Exercise material
* Begin *

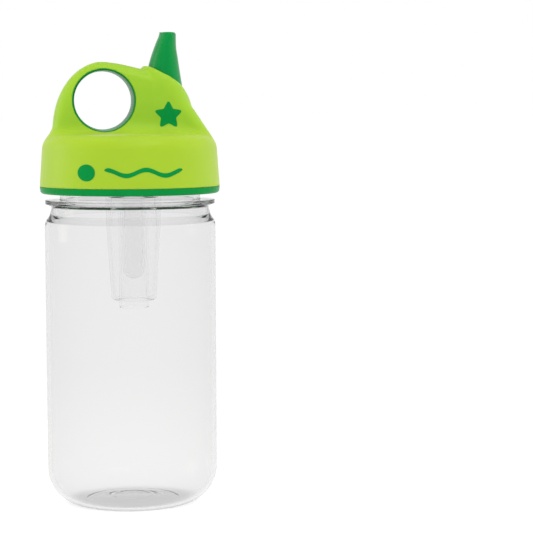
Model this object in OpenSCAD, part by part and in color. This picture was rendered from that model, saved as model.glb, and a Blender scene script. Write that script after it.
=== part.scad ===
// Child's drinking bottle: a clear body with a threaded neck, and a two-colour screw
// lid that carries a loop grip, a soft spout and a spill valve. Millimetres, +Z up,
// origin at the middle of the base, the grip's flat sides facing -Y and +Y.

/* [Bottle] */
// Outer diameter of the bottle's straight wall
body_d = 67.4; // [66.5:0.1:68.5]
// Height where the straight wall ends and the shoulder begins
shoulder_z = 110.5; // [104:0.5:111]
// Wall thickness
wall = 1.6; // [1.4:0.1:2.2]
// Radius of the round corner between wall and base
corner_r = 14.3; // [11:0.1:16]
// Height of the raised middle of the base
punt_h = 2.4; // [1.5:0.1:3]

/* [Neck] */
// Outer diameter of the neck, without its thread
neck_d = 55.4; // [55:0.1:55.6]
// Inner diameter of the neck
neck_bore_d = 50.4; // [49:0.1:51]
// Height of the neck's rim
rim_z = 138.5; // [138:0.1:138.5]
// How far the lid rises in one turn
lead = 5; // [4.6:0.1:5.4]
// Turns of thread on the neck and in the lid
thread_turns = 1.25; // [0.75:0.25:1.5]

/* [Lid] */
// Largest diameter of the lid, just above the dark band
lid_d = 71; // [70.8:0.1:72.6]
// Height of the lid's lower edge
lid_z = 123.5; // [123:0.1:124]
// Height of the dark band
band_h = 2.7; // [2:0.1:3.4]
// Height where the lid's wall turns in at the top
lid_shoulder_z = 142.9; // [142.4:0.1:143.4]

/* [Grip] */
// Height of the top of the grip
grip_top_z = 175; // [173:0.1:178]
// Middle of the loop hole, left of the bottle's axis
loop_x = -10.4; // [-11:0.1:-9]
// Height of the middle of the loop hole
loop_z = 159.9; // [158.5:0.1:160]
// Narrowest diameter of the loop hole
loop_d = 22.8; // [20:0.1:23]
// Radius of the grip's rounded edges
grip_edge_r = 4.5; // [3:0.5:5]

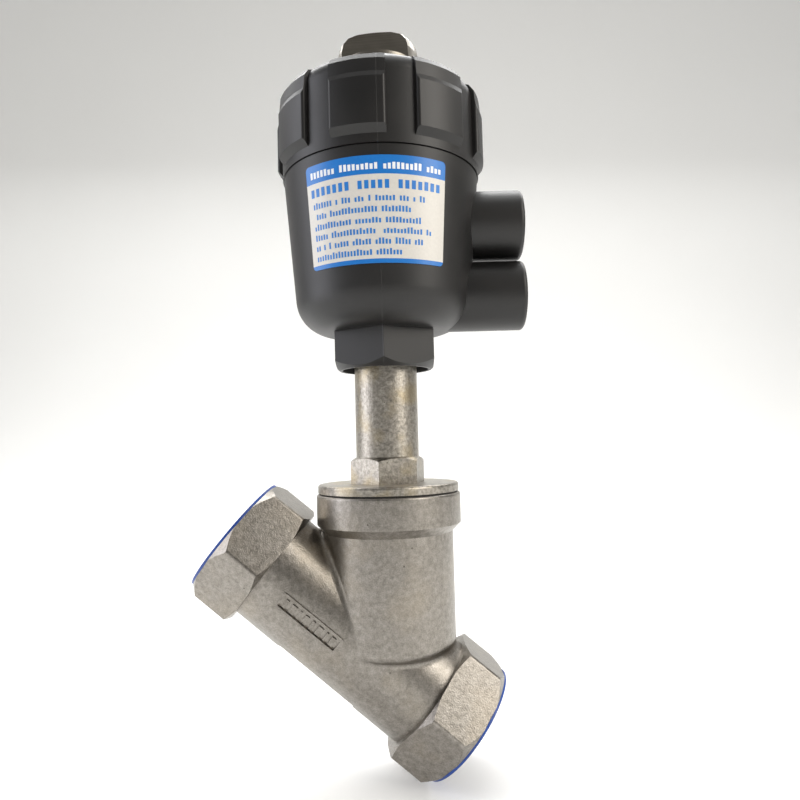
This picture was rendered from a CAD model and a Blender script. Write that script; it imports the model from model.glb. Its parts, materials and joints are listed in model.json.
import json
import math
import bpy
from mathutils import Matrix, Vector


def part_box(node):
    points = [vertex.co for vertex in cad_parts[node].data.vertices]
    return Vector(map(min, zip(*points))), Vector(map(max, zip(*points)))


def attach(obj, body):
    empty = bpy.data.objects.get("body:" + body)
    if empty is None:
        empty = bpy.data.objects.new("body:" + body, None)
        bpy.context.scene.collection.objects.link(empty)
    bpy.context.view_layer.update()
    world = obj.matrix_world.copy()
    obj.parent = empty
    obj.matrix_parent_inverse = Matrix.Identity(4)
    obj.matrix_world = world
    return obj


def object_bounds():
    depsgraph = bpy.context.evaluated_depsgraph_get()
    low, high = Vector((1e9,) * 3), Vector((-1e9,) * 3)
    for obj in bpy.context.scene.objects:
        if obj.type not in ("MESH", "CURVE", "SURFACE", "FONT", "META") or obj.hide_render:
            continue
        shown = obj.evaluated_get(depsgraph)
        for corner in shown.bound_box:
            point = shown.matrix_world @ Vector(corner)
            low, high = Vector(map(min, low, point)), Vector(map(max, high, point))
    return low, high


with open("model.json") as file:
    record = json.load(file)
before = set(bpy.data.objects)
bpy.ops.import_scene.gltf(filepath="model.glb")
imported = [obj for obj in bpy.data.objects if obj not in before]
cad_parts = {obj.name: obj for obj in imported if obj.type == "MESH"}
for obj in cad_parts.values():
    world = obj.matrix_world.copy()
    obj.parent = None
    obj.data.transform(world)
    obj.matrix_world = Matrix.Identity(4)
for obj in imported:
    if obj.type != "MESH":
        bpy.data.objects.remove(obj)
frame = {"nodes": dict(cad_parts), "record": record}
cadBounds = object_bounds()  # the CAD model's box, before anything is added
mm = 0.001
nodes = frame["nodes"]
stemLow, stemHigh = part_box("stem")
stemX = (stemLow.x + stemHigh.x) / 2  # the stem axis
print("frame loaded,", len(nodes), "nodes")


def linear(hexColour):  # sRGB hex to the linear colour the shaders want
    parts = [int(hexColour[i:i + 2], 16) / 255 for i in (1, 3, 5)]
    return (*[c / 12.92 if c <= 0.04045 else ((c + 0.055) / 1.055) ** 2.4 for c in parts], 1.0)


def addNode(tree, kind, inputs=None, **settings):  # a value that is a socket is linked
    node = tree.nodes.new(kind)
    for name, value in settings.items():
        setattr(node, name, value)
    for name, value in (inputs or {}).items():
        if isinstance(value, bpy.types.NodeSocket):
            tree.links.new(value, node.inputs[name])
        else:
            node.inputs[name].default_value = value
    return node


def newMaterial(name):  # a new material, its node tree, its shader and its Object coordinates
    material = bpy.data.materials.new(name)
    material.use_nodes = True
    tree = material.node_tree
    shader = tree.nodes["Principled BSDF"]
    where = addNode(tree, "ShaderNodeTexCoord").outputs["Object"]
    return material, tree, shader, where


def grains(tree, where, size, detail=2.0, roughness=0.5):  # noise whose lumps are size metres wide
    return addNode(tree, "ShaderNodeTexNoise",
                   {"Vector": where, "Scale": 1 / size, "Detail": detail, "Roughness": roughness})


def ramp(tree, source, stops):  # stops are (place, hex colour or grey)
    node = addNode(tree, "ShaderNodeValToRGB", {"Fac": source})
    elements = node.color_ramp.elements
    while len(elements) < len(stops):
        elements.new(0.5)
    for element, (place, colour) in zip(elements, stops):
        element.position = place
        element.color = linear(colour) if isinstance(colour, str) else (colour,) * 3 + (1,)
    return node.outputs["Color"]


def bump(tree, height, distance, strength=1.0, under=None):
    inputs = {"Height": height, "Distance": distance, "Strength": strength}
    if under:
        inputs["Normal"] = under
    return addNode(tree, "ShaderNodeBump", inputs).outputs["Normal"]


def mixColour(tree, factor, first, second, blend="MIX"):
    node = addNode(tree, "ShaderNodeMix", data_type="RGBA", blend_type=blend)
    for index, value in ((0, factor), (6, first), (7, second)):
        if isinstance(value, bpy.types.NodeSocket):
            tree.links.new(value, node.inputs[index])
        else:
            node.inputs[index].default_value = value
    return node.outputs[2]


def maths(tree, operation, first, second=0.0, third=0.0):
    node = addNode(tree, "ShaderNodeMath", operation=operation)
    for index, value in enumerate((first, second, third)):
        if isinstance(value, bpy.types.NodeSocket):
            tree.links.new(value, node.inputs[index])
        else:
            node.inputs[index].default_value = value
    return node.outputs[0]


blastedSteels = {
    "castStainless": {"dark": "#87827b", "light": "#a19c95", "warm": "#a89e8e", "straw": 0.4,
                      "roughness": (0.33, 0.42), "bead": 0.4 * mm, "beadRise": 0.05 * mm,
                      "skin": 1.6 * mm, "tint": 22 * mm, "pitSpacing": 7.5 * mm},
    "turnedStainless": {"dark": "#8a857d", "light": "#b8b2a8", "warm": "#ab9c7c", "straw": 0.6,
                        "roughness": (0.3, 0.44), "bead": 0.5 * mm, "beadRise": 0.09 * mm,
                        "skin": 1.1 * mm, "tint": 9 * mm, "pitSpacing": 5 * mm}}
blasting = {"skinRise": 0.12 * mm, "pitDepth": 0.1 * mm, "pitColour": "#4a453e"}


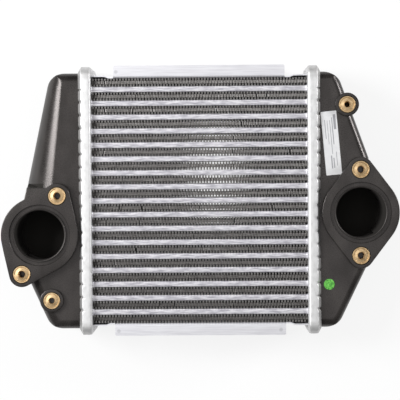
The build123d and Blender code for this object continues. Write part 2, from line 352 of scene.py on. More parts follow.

* End *

Extract every entry in the listing word for word.

Exercise solution
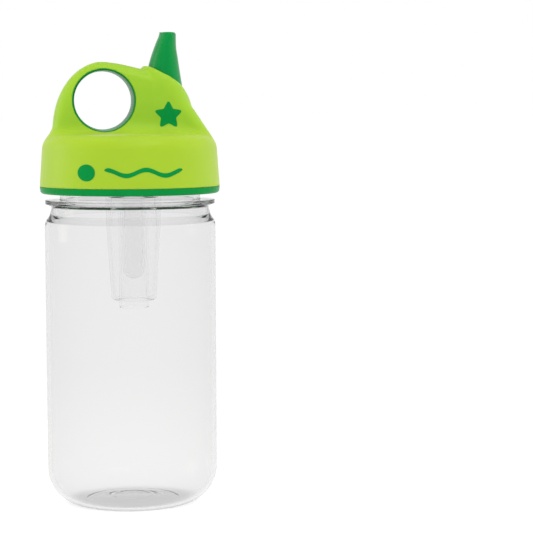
Model this object in OpenSCAD, part by part and in color. This picture was rendered from that model, saved as model.glb, and a Blender scene script. Write that script after it.
=== part.scad ===
// Child's drinking bottle: a clear body with a threaded neck, and a two-colour screw
// lid that carries a loop grip, a soft spout and a spill valve. Millimetres, +Z up,
// origin at the middle of the base, the grip's flat sides facing -Y and +Y.

/* [Bottle] */
// Outer diameter of the bottle's straight wall
body_d = 67.4; // [66.5:0.1:68.5]
// Height where the straight wall ends and the shoulder begins
shoulder_z = 110.5; // [104:0.5:111]
// Wall thickness
wall = 1.6; // [1.4:0.1:2.2]
// Radius of the round corner between wall and base
corner_r = 14.3; // [11:0.1:16]
// Height of the raised middle of the base
punt_h = 2.4; // [1.5:0.1:3]

/* [Neck] */
// Outer diameter of the neck, without its thread
neck_d = 55.4; // [55:0.1:55.6]
// Inner diameter of the neck
neck_bore_d = 50.4; // [49:0.1:51]
// Height of the neck's rim
rim_z = 138.5; // [138:0.1:138.5]
// How far the lid rises in one turn
lead = 5; // [4.6:0.1:5.4]
// Turns of thread on the neck and in the lid
thread_turns = 1.25; // [0.75:0.25:1.5]

/* [Lid] */
// Largest diameter of the lid, just above the dark band
lid_d = 71; // [70.8:0.1:72.6]
// Height of the lid's lower edge
lid_z = 123.5; // [123:0.1:124]
// Height of the dark band
band_h = 2.7; // [2:0.1:3.4]
// Height where the lid's wall turns in at the top
lid_shoulder_z = 142.9; // [142.4:0.1:143.4]

/* [Grip] */
// Height of the top of the grip
grip_top_z = 175; // [173:0.1:178]
// Middle of the loop hole, left of the bottle's axis
loop_x = -10.4; // [-11:0.1:-9]
// Height of the middle of the loop hole
loop_z = 159.9; // [158.5:0.1:160]
// Narrowest diameter of the loop hole
loop_d = 22.8; // [20:0.1:23]
// Radius of the grip's rounded edges
grip_edge_r = 4.5; // [3:0.5:5]

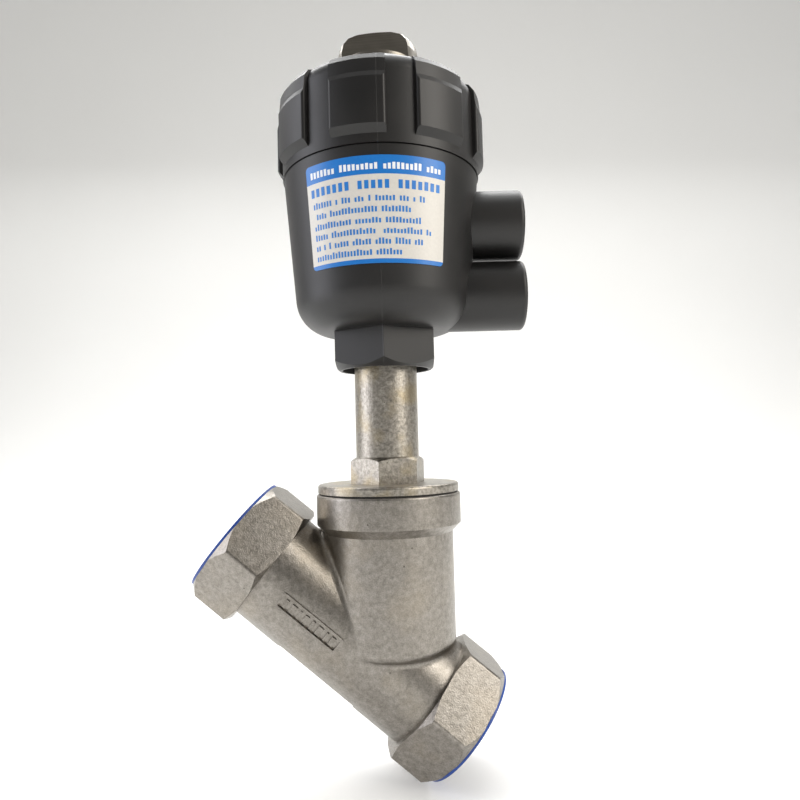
This picture was rendered from a CAD model and a Blender script. Write that script; it imports the model from model.glb. Its parts, materials and joints are listed in model.json.
import json
import math
import bpy
from mathutils import Matrix, Vector


def part_box(node):
    points = [vertex.co for vertex in cad_parts[node].data.vertices]
    return Vector(map(min, zip(*points))), Vector(map(max, zip(*points)))


def attach(obj, body):
    empty = bpy.data.objects.get("body:" + body)
    if empty is None:
        empty = bpy.data.objects.new("body:" + body, None)
        bpy.context.scene.collection.objects.link(empty)
    bpy.context.view_layer.update()
    world = obj.matrix_world.copy()
    obj.parent = empty
    obj.matrix_parent_inverse = Matrix.Identity(4)
    obj.matrix_world = world
    return obj


def object_bounds():
    depsgraph = bpy.context.evaluated_depsgraph_get()
    low, high = Vector((1e9,) * 3), Vector((-1e9,) * 3)
    for obj in bpy.context.scene.objects:
        if obj.type not in ("MESH", "CURVE", "SURFACE", "FONT", "META") or obj.hide_render:
            continue
        shown = obj.evaluated_get(depsgraph)
        for corner in shown.bound_box:
            point = shown.matrix_world @ Vector(corner)
            low, high = Vector(map(min, low, point)), Vector(map(max, high, point))
    return low, high


with open("model.json") as file:
    record = json.load(file)
before = set(bpy.data.objects)
bpy.ops.import_scene.gltf(filepath="model.glb")
imported = [obj for obj in bpy.data.objects if obj not in before]
cad_parts = {obj.name: obj for obj in imported if obj.type == "MESH"}
for obj in cad_parts.values():
    world = obj.matrix_world.copy()
    obj.parent = None
    obj.data.transform(world)
    obj.matrix_world = Matrix.Identity(4)
for obj in imported:
    if obj.type != "MESH":
        bpy.data.objects.remove(obj)
frame = {"nodes": dict(cad_parts), "record": record}
cadBounds = object_bounds()  # the CAD model's box, before anything is added
mm = 0.001
nodes = frame["nodes"]
stemLow, stemHigh = part_box("stem")
stemX = (stemLow.x + stemHigh.x) / 2  # the stem axis
print("frame loaded,", len(nodes), "nodes")


def linear(hexColour):  # sRGB hex to the linear colour the shaders want
    parts = [int(hexColour[i:i + 2], 16) / 255 for i in (1, 3, 5)]
    return (*[c / 12.92 if c <= 0.04045 else ((c + 0.055) / 1.055) ** 2.4 for c in parts], 1.0)


def addNode(tree, kind, inputs=None, **settings):  # a value that is a socket is linked
    node = tree.nodes.new(kind)
    for name, value in settings.items():
        setattr(node, name, value)
    for name, value in (inputs or {}).items():
        if isinstance(value, bpy.types.NodeSocket):
            tree.links.new(value, node.inputs[name])
        else:
            node.inputs[name].default_value = value
    return node


def newMaterial(name):  # a new material, its node tree, its shader and its Object coordinates
    material = bpy.data.materials.new(name)
    material.use_nodes = True
    tree = material.node_tree
    shader = tree.nodes["Principled BSDF"]
    where = addNode(tree, "ShaderNodeTexCoord").outputs["Object"]
    return material, tree, shader, where


def grains(tree, where, size, detail=2.0, roughness=0.5):  # noise whose lumps are size metres wide
    return addNode(tree, "ShaderNodeTexNoise",
                   {"Vector": where, "Scale": 1 / size, "Detail": detail, "Roughness": roughness})


def ramp(tree, source, stops):  # stops are (place, hex colour or grey)
    node = addNode(tree, "ShaderNodeValToRGB", {"Fac": source})
    elements = node.color_ramp.elements
    while len(elements) < len(stops):
        elements.new(0.5)
    for element, (place, colour) in zip(elements, stops):
        element.position = place
        element.color = linear(colour) if isinstance(colour, str) else (colour,) * 3 + (1,)
    return node.outputs["Color"]


def bump(tree, height, distance, strength=1.0, under=None):
    inputs = {"Height": height, "Distance": distance, "Strength": strength}
    if under:
        inputs["Normal"] = under
    return addNode(tree, "ShaderNodeBump", inputs).outputs["Normal"]


def mixColour(tree, factor, first, second, blend="MIX"):
    node = addNode(tree, "ShaderNodeMix", data_type="RGBA", blend_type=blend)
    for index, value in ((0, factor), (6, first), (7, second)):
        if isinstance(value, bpy.types.NodeSocket):
            tree.links.new(value, node.inputs[index])
        else:
            node.inputs[index].default_value = value
    return node.outputs[2]


def maths(tree, operation, first, second=0.0, third=0.0):
    node = addNode(tree, "ShaderNodeMath", operation=operation)
    for index, value in enumerate((first, second, third)):
        if isinstance(value, bpy.types.NodeSocket):
            tree.links.new(value, node.inputs[index])
        else:
            node.inputs[index].default_value = value
    return node.outputs[0]


blastedSteels = {
    "castStainless": {"dark": "#87827b", "light": "#a19c95", "warm": "#a89e8e", "straw": 0.4,
                      "roughness": (0.33, 0.42), "bead": 0.4 * mm, "beadRise": 0.05 * mm,
                      "skin": 1.6 * mm, "tint": 22 * mm, "pitSpacing": 7.5 * mm},
    "turnedStainless": {"dark": "#8a857d", "light": "#b8b2a8", "warm": "#ab9c7c", "straw": 0.6,
                        "roughness": (0.3, 0.44), "bead": 0.5 * mm, "beadRise": 0.09 * mm,
                        "skin": 1.1 * mm, "tint": 9 * mm, "pitSpacing": 5 * mm}}
blasting = {"skinRise": 0.12 * mm, "pitDepth": 0.1 * mm, "pitColour": "#4a453e"}


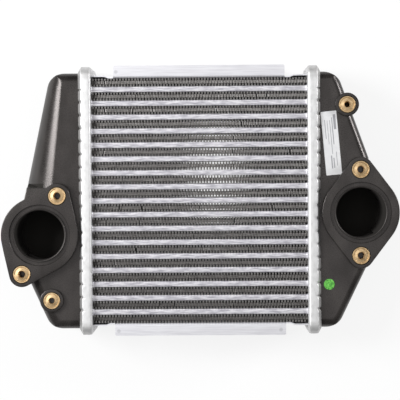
The build123d and Blender code for this object continues. Write part 2, from line 352 of scene.py on. More parts follow.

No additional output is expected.